Were the Court to vacate the judgment, the next step would be to order Semino to file a' proper § 2254 habeas petition and address the $5.00 filing fee. But assuming Semino intends to pursue habeas relief, he may take those same steps and commence a new case to the same effect. As Semino neither filed habeas petition nor paid the filing fee before the Court entered the final judgment, he will suffer no prejudice vis a vis the one-year limitation period imposed on federal habeas corpus petitioners nor, to the extent it may be a consideration, will he suffer a financial loss. See 28 U.S.C. § 2244(d)(1) (establishing a one-year limitation period to file a § 2254 habeas petition); see also Mayle v. Felix, 545 U.S. 644, 650 (2005) (A habeas petition does not relate back, and thereby escape the one-year time limit, when it asserts a new ground for relief supported by facts that differ in both time and type from those the original pleading set forth). This is not an extraordinary circumstance in which vacating the final judgment is necessary to achieve justice. The Court declines to exercise its authority under Rule 60(b)(6) and shall deny the Motion.

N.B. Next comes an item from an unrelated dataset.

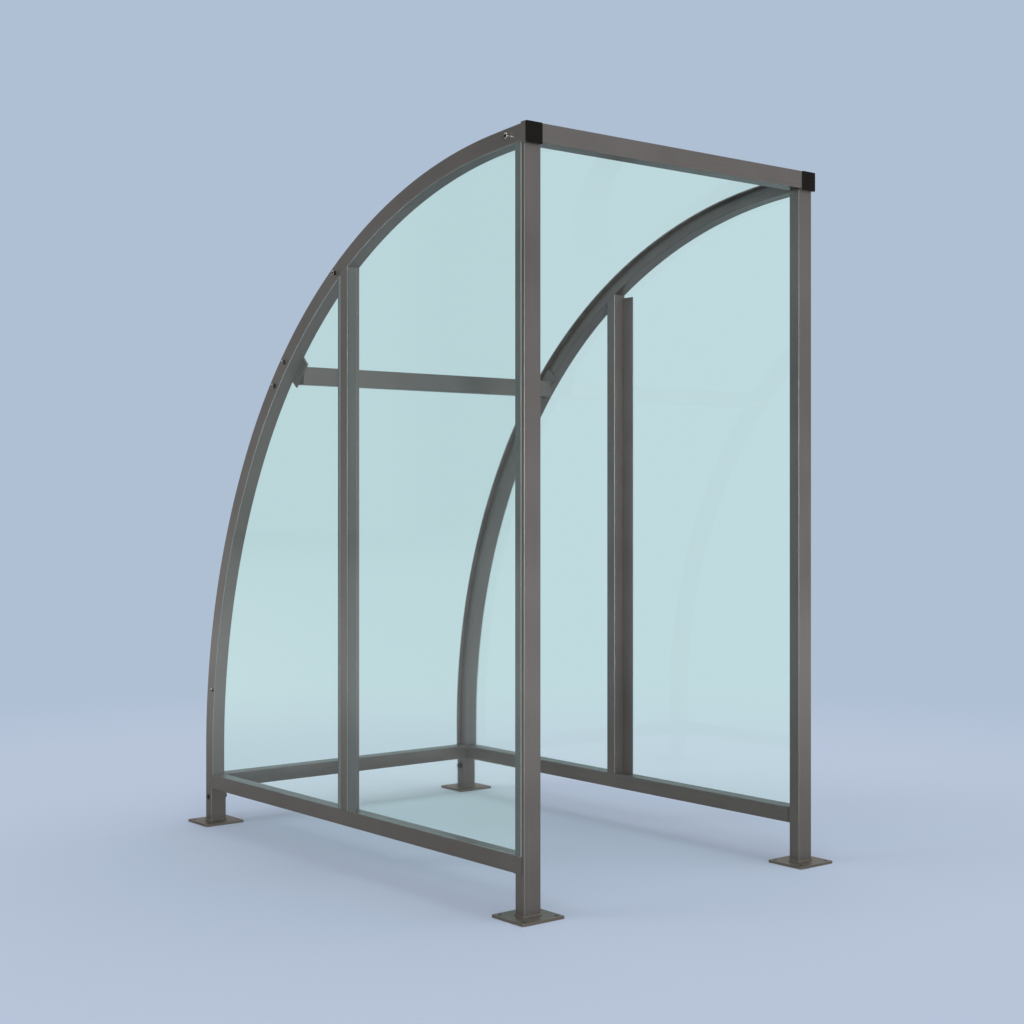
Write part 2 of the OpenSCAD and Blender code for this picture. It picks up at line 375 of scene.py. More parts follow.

To facilitate Semino's ability to pursue habeas relief, if that is what he intends to do, the Court will include a § 2254 petition form and application to proceed in forma pauperis together with a copy of this Memorandum Opinion and Order. Semino may use the forms to commence a new habeas case.
IT IS THEREFORE HEREBY ORDERED that:
(1) The Motion for Reconsideration (Doc. 6) is DENIED.
(2) Together with a copy of this Order, the Clerk's Office should mail a blank § 2254 habeas x petition and Application to Proceed in Forma Pauperis to Semino at his address of record.